I arrived. I got a hug from Nancy. I gave her the gift. She smiled, her most radiant, beautiful smile, made all the more dazzling by the light reflecting from her braces. The gift bag was put down amongst a pile of other gifts.
And that was that.
She didn’t open it on the night, so my whole confession of attraction didn’t happen as I had no plan B, only a plan A for her opening it and smiling. I got a “thanks for the gift” comment on Monday in school, and that was the end of my first experience of unrequited love.
Fast forward nearly 20 years and sadly I’m looking around to see unrequited love and attraction everywhere. Dating, meeting, talking with and socialising amongst single people allows me to see the looks of lust, the twitter crushes, the flirtatious movements and the hopeless desires writ large on the faces of men and women everywhere. At dating events, on nights out and online, the air is filled with only semi-mock anguish as someone gazes at another that they have already married in their minds a hundred times over and bemoans the fact that that other person is not only clueless, but probably doesn’t feel the same.
Some people accept this, acknowledge that we can’t help who we find attractive and enjoy at least the pangs of desire even if these can never be acted upon. Some get angry or upset, blaming the other person for not feeling the same even though attraction is not really within their control.
Most fall into the camp of thinking to themselves “why don’t they fancy me?! What’s wrong with me?! I’m going to be alone forever, so why can’t they just LOVE ME?!?!”
Unrequited love is one of the pillars of storytelling since time immemorial. It has driven people to madness and made them do incredible and awful things in equal measure. But, in most cases, unrequited love remains unrequited. Love takes two people to make work, from the initial attraction through the getting-to-know-you phase through to true coupledom. If one person simply isn’t that into the other then it will never last, at least not happily.
Even today, I know I have felt longings for people I will never be able to have a relationship with. Some live too far away, others are happily in relationships themselves and the majority simply don’t fancy me at all. I could get upset about that. I could blame them. I could feel morose and make myself believe that because they don’t love me, no-one will love me. I could hold onto that unrequitement into the future, letting it drop into conversations with them until ultimately they get tired of the comments and put real distance between us for their own sake, or even cut off contact altogether.
Or I could accept it. I could understand that, whilst sometimes love and attraction takes time to grow, realistically it will not happen with them. I could accept that this is not down to me being unattractive, this is down to our chemistries, our circumstances or our timings not matching. I could accept that the future will hold whatever the future holds, but for now the best thing is to accept that we are not going to be together and to simply enjoy time and interaction I have with them and stop hoping for anything more.
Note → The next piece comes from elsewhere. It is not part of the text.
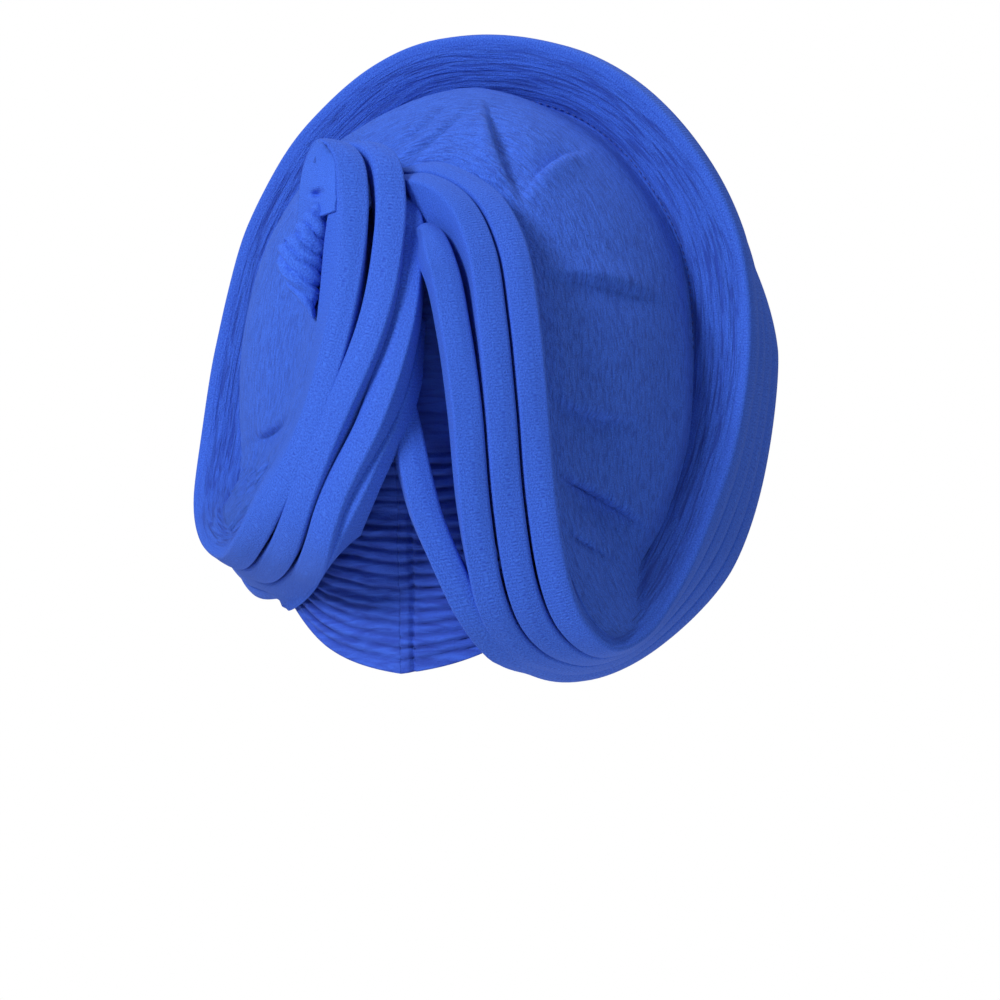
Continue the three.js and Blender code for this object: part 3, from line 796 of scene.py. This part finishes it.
def ruche(turn, height):
    """Height of the shirred cloth and how deep in a valley it lies, which weights the painted shade of
    the valleys: puffs with sharp valleys between them, that follow the hem below and lie level above, waver, and run
    into each other."""
    run = from_seam(turn)
    above_hem = height - cap_edge(turn, "hem")
    follow = 0.32 + 0.6 * math.exp(-above_hem / 22) if run > 0 else 0.9 * math.exp(-above_hem / 14)
    level = height - follow * (cap_edge(turn, "hem") - CAP_EDGES[0]["hem"])
    level += 1.6 * noise.noise(Vector((run / 28, level / 12, 1.5 if run > 0 else 6.5)))
    level += 0.5 * noise.noise(Vector((run / 9, level / 7, 3.5)))
    puff = abs(math.sin(math.pi * level / RUCHE_PITCH)) ** 0.7
    ripple = abs(math.sin(math.pi * level / RUCHE_PITCH * 2.13 + 1.1))
    fullness = 0.8 + 0.7 * noise.noise(Vector((run / 20, level / 6, 9)))
    fullness = min(max(fullness, 0.2), 1.15)
    return RUCHE_DEPTH * fullness * (puff - 0.16 * ripple), fullness * (1 - puff)


@functools.lru_cache(maxsize=None)
def band_rises(turn):
    """The rises of the hem and of the band's top edge at a turn."""
    return tuple(rise_of_height(turn, cap_edge(turn, name)) for name in ("hem", "band"))


def make_cap():
    rows = BAND_ROWS + DOME_ROWS

    def place(row, column):
        share = column / CAP_COLUMNS
        turn = 2 * math.pi * share - NAPE_CROWDING * math.sin(2 * math.pi * share)
        low, high = band_rises(turn)
        away = from_seam(turn) / SEAM_WIDTH
        seam = SEAM_DEPTH * math.exp(-away * away)
        if row <= BAND_ROWS:
            rise = low + (high - low) * row / BAND_ROWS
            edge = 1
        else:
            share = (row - BAND_ROWS) / DOME_ROWS
            rise = high + (DOME_TOP_RISE - high) * share
            edge = 1 - 0.8 * smoothstep(share, 0, 0.3)
        height = on_head(turn, rise).z
        above_hem = height - cap_edge(turn, "hem")
        edge *= smoothstep(above_hem, 1, 5)
        roll = HEM_ROLL * math.exp(-((above_hem / HEM_WIDTH) ** 4))
        # The valley depth, kept as the slack attribute, weights the painted shade of the cap's valleys.
        puff, valley_shade = ruche(turn, height)
        lift = puff * edge + roll - seam
        return head_point(turn, rise, lift), (turn * 90, height), valley_shade * edge

    return cloth_mesh("ruched_cap", rows, CAP_COLUMNS, place)


# Materials

def linear(colour):
    """A #rrggbb colour as the renderer's linear values."""
    values = [int(colour[i : i + 2], 16) / 255 for i in (1, 3, 5)]
    return [v / 12.92 if v <= 0.04045 else ((v + 0.055) / 1.055) ** 2.4 for v in values] + [1]


def add_node(tree, kind, inputs=None, **settings):
    """Adds a node with its settings; an input is a value or another node's output."""
    node = tree.nodes.new(kind)
    for name, value in settings.items():
        setattr(node, name, value)
    for name, value in (inputs or {}).items():
        if isinstance(value, bpy.types.NodeSocket):
            tree.links.new(value, node.inputs[name])
        else:
            node.inputs[name].default_value = value
    return node


def output(tree, kind, socket, inputs=None, **settings):
    return add_node(tree, kind, inputs, **settings).outputs[socket]


def close_cloth(name):
    """A new cloth material: its node tree, its place on the flat cloth and how slack it is."""
    material = bpy.data.materials.new(name)
    material.use_nodes = True
    material.node_tree.nodes.clear()
    tree = material.node_tree
    cloth = output(tree, "ShaderNodeUVMap", "UV", uv_map="cloth")
    slack = output(tree, "ShaderNodeAttribute", "Fac", attribute_name="slack")
    return material, tree, cloth, slack


def per_metre(millimetres):
    return 1000 / millimetres


# Real spacings in millimetres. The knit's own wales are about 0.4 mm apart, under a pixel, so
# the ribs are drawn two to three times as coarse, where they just show.
RIB_SPACING = 1.15
YARN_GRAIN = 0.6
FUZZ_GRAIN = 2.0
# The two crepes are one cloth. The slack copy's ramp is paler and the drawn copy's darker: painted light and shade
# matching how brightly the crown panel, curl and tuft and the brim are lit.
DRAWN_CREPE = dict(
    crinkle_length=22, crinkle_spacing=1.3, crinkle_shade=0.75, dark="#284ab6", pale="#3b6bdb"
)
SLACK_CREPE = dict(
    crinkle_length=5, crinkle_spacing=1.0, crinkle_shade=0.5, dark="#2d53c6", pale="#4174e9"
)
PUCKER_SPACING = 2.2
PUCKER_LENGTH = 12
WAVE_PERIOD = 0.314


def yarn_grain(tree, cloth):
    """Two sizes of mottle: the loops of the yarn, and the fuzz that gathers over them."""
    yarn = output(
        tree, "ShaderNodeTexNoise", "Fac", {"Vector": cloth, "Scale": per_metre(YARN_GRAIN), "Detail": 3}
    )
    fuzz = output(
        tree, "ShaderNodeTexNoise", "Fac", {"Vector": cloth, "Scale": per_metre(FUZZ_GRAIN), "Detail": 2}
    )
    return yarn, output(tree, "ShaderNodeMath", "Value", {0: yarn, 1: fuzz}, operation="ADD")


def finish_cloth(tree, colour, roughness, normal):
    """The matte shader of polyester cloth, with the pale bloom of its brushed face."""
    shader = output(
        tree,
        "ShaderNodeBsdfPrincipled",
        "BSDF",
        {
            "Base Color": colour,
            "Roughness": roughness,
            "Specular IOR Level": 0.22,
            "Sheen Weight": 0.12,
            "Sheen Roughness": 0.5,
            "Sheen Tint": linear("#8fb2ff"),
            "Normal": normal,
        },
    )
    add_node(tree, "ShaderNodeOutputMaterial", {"Surface": shader})


def stretch_crepe(name, crinkle_length, crinkle_spacing, crinkle_shade, dark, pale):
    """Polyester stretch crepe, warp knitted and heat crinkled. Pulled over the padding it is
    smooth and matte with fine cross ribs; where it is slack it keeps its crinkle, wavering
    lines that the eye reads before the colour, whose valleys are painted darker as painted shade."""
    material, tree, cloth, slack = close_cloth(name)
    yarn, mottle = yarn_grain(tree, cloth)
    stretched = output(
        tree,
        "ShaderNodeMapping",
        "Vector",
        {"Vector": cloth, "Scale": (per_metre(crinkle_length), per_metre(crinkle_spacing), 1)},
    )
    crinkles = output(
        tree,
        "ShaderNodeTexNoise",
        "Fac",
        {"Vector": stretched, "Scale": 1, "Detail": 4, "Roughness": 0.62, "Distortion": 0.7},
    )
    ribs = output(
        tree,
        "ShaderNodeTexWave",
        "Fac",
        {"Vector": cloth, "Scale": WAVE_PERIOD * per_metre(RIB_SPACING), "Distortion": 1.2,
         "Detail": 1, "Detail Scale": 3},
        bands_direction="X",
    )
    taut = output(tree, "ShaderNodeMath", "Value", {0: 1.0, 1: slack}, operation="SUBTRACT")
    rib_strength = output(tree, "ShaderNodeMath", "Value", {0: taut, 1: 0.55}, operation="MULTIPLY")
    crinkled = output(
        tree, "ShaderNodeBump", "Normal", {"Height": crinkles, "Strength": slack, "Distance": 0.001 * crinkle_spacing}
    )
    ribbed = output(
        tree,
        "ShaderNodeBump",
        "Normal",
        {"Height": ribs, "Strength": rib_strength, "Distance": 0.00016, "Normal": crinkled},
    )
    grained = output(
        tree,
        "ShaderNodeBump",
        "Normal",
        {"Height": yarn, "Strength": 0.8, "Distance": 0.0004, "Normal": ribbed},
    )
    face = add_node(tree, "ShaderNodeValToRGB", {"Fac": yarn})
    face.color_ramp.elements[0].position = 0.32
    face.color_ramp.elements[0].color = linear(dark)
    face.color_ramp.elements[1].position = 0.68
    face.color_ramp.elements[1].color = linear(pale)
    # Painted shade: the crinkles' valleys are mixed towards a darker blue, as far as the cloth is slack.
    valley_shade = output(
        tree,
        "ShaderNodeMapRange",
        "Result",
        {"Value": crinkles, "From Min": 0.54, "From Max": 0.38, "To Min": 0.0, "To Max": crinkle_shade},
    )
    shade = output(tree, "ShaderNodeMath", "Value", {0: valley_shade, 1: slack}, operation="MULTIPLY")
    colour = output(
        tree,
        "ShaderNodeMixRGB",
        "Color",
        {"Fac": shade, "Color1": face.outputs["Color"], "Color2": linear("#1d3796")},
    )
    roughness = output(
        tree,
        "ShaderNodeMapRange",
        "Result",
        {"Value": mottle, "From Min": 0.6, "From Max": 1.4, "To Min": 0.9, "To Max": 0.72},
    )
    finish_cloth(tree, colour, roughness, grained)
    return material


def shirred_jersey():
    """Polyester jersey shirred on elastic thread: a fine even knit with the wales running up the cap.
    The valleys of the gathers and the dents of the puckers are painted darker, as painted shade."""
    material, tree, cloth, slack = close_cloth("shirred_jersey")
    yarn, mottle = yarn_grain(tree, cloth)
    puckers = output(
        tree,
        "ShaderNodeMapping",
        "Vector",
        {"Vector": cloth, "Scale": (per_metre(PUCKER_LENGTH), per_metre(PUCKER_SPACING), 1)},
    )
    pucker = output(
        tree, "ShaderNodeTexNoise", "Fac", {"Vector": puckers, "Scale": 1, "Detail": 3, "Distortion": 0.5}
    )
    puckered = output(
        tree, "ShaderNodeBump", "Normal", {"Height": pucker, "Strength": 0.9, "Distance": 0.0006}
    )
    grained = output(
        tree,
        "ShaderNodeBump",
        "Normal",
        {"Height": yarn, "Strength": 0.8, "Distance": 0.0004, "Normal": puckered},
    )
    # Painted shade: this ramp darkens the puckers' dents.
    face = add_node(tree, "ShaderNodeValToRGB", {"Fac": pucker})
    face.color_ramp.elements[0].position = 0.34
    face.color_ramp.elements[0].color = linear("#2945ab")
    face.color_ramp.elements[1].position = 0.62
    face.color_ramp.elements[1].color = linear("#365ccc")
    roughness = output(
        tree,
        "ShaderNodeMapRange",
        "Result",
        {"Value": mottle, "From Min": 0.6, "From Max": 1.4, "To Min": 0.92, "To Max": 0.76},
    )
    # Painted shade: the valleys of the gathers are mixed towards a darker blue.
    colour = output(
        tree,
        "ShaderNodeMixRGB",
        "Color",
        {"Fac": slack, "Color1": face.outputs["Color"], "Color2": linear("#182a7c")},
    )
    finish_cloth(tree, colour, roughness, grained)
    return material


def sewing_thread():
    """Spun polyester thread, two plies twisted: darker than the cloth, a little smoother."""
    material = bpy.data.materials.new("spun_polyester_thread")
    material.use_nodes = True
    tree = material.node_tree
    tree.nodes.clear()
    place = output(tree, "ShaderNodeTexCoord", "Object")
    twist = output(
        tree,
        "ShaderNodeTexWave",
        "Fac",
        {"Vector": place, "Scale": WAVE_PERIOD * per_metre(0.5), "Distortion": 0.5},
        bands_direction="DIAGONAL",
    )
    normal = output(
        tree, "ShaderNodeBump", "Normal", {"Height": twist, "Strength": 0.6, "Distance": 0.0001}
    )
    plies = add_node(tree, "ShaderNodeValToRGB", {"Fac": twist})
    plies.color_ramp.elements[0].color = linear("#162a78")
    plies.color_ramp.elements[1].color = linear("#2443a8")
    shader = output(
        tree,
        "ShaderNodeBsdfPrincipled",
        "BSDF",
        {"Base Color": plies.outputs["Color"], "Roughness": 0.6, "Normal": normal},
    )
    add_node(tree, "ShaderNodeOutputMaterial", {"Surface": shader})
    return material


# The studio

CAMERA_SIDE = 8.5
CAMERA_UP = -3.8
CAMERA_DISTANCE = 1400
FOCAL_PIXELS = 3640
SENSOR = 36
FLOOR_DROP = 0.38
FLOOR_SIZE = 1.5
ROOM_LIGHT = 0.2
LAMPS = [
    dict(name="key", side=-1.35, up=1.15, back=1.5, size=0.6, watts=50),
    dict(name="fill", side=1.3, up=0.3, back=1.5, size=1.4, watts=5),
    dict(name="top", side=0.3, up=1.7, back=-0.2, size=0.9, watts=12),
]


def make_studio():
    camera = bpy.data.objects.new("camera", bpy.data.cameras.new("camera"))
    camera.data.sensor_width = SENSOR
    camera.data.lens = SENSOR * FOCAL_PIXELS / 1000
    camera.data.clip_end = 100
    place = SIDE * CAMERA_SIDE + UP * CAMERA_UP + BACK * CAMERA_DISTANCE
    turn = Matrix((SIDE, UP, BACK)).transposed().to_4x4()
    camera.matrix_world = Matrix.Translation(place * MM) @ turn
    bpy.context.scene.collection.objects.link(camera)
    bpy.context.scene.camera = camera

    bm = bmesh.new()
    bmesh.ops.create_grid(bm, x_segments=1, y_segments=1, size=FLOOR_SIZE)
    bmesh.ops.translate(bm, verts=bm.verts, vec=(0, 0, cad_box[0][2] - FLOOR_DROP))
    mesh = bpy.data.meshes.new("floor")
    bm.to_mesh(mesh)
    bm.free()
    floor = bpy.data.objects.new("floor", mesh)
    bpy.context.scene.collection.objects.link(floor)
    paint = bpy.data.materials.new("pale_floor")
    paint.use_nodes = True
    shader = paint.node_tree.nodes["Principled BSDF"]
    shader.inputs["Base Color"].default_value = (0.9, 0.9, 0.9, 1)
    shader.inputs["Roughness"].default_value = 0.9
    mesh.materials.append(paint)

    world = bpy.data.worlds.new("studio")
    world.use_nodes = True
    tree = world.node_tree
    seen = add_node(tree, "ShaderNodeLightPath").outputs["Is Camera Ray"]
    glow = add_node(tree, "ShaderNodeMapRange", {"Value": seen, "To Min": ROOM_LIGHT, "To Max": 1})
    tree.links.new(glow.outputs["Result"], tree.nodes["Background"].inputs["Strength"])
    tree.nodes["Background"].inputs["Color"].default_value = (1, 1, 1, 1)
    bpy.context.scene.world = world

    for row in LAMPS:
        lamp = bpy.data.lights.new(row["name"], "AREA")
        lamp.size = row["size"]
        lamp.energy = row["watts"]
        light = bpy.data.objects.new(row["name"], lamp)
        light.location = tie_point(row)
        light.rotation_euler = (-light.location).to_track_quat("-Z", "Y").to_euler()
        bpy.context.scene.collection.objects.link(light)
    bpy.context.scene.view_settings.view_transform = "Standard"


make_studio()
crepe = stretch_crepe("drawn_stretch_crepe", **DRAWN_CREPE)
crinkled_crepe = stretch_crepe("crinkled_stretch_crepe", **SLACK_CREPE)
for fold in range(len(FOLDS)):
    finish_piece(make_fold(fold), crepe, "ribbed_knit", f"brim_layer_{fold + 1}")
panel = make_panel()
finish_piece(panel, crinkled_crepe, "crinkle_crepe", "crown_panel")
curl = make_curl()
finish_piece(curl, crinkled_crepe, "crinkle_crepe")
finish_piece(make_tuft(), crinkled_crepe, "crinkle_crepe", "gathered_tuft")
finish_piece(make_stitches(), sewing_thread(), "crinkle_crepe")
cap = make_cap()
add_wall(cap, CAP_WALL)
finish_piece(cap, shirred_jersey(), "ruched_jersey", "cap")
One of these approaches will allow me to smile, to spend time with people I care about either remotely or in person and to keep myself open to more likely loving avenues. The other approach will result in people not wanting to engage with me, my alienation from them and ongoing unhappiness that is not the fault of the other party.
I know which of these routes I’d prefer to take.
It’s no easier being on the other side of that equation, of course. Knowing someone wants something more with you but also knowing you don’t want more with them for whatever reason. Knowing that you’re going to get the regular comments, the looks, the “what if…” conversations where there is no answer that won’t either give them false hope or crush them entirely. All you can do is avoid the conversation, give as vague an answer as possible and hope that they find another person to desire sooner rather than later.
On either side, be kind to the other person. Understand that it is not a choice they’ve made but a result of their full lives of nature, nurture and circumstance that have decided who they are attracted to, even if they don’t understand it themselves. Don’t ask them why as no answer will give you what you seek, and those conversations will rarely go any way to changing their minds. Enjoy their company for what it is, instead of hoping for or even demanding more than they are able or willing to give. It will make you both happier, and lead to a future you are both happy to live together in some way.
In the end, Nancy and I sort of stayed in touch, though mostly via Facebook. To this day I’ve never even got close to kissing her, or even telling her how I felt all those years ago. We both got married to different people, both had kids, both got divorced and she got remarried. I do wonder what life would have been like if, that night at her birthday party, I’d been brave enough to make a move. Perhaps we would have had a relationship. Perhaps it would have lasted. Perhaps I wouldn’t now be looking for love.
Or perhaps we would have never spoken again.
All I have are the happy daydreams of what could have been rather than the crushing defeat of what probably would have been. I’m okay with that. and I’m pretty sure Nancy is too.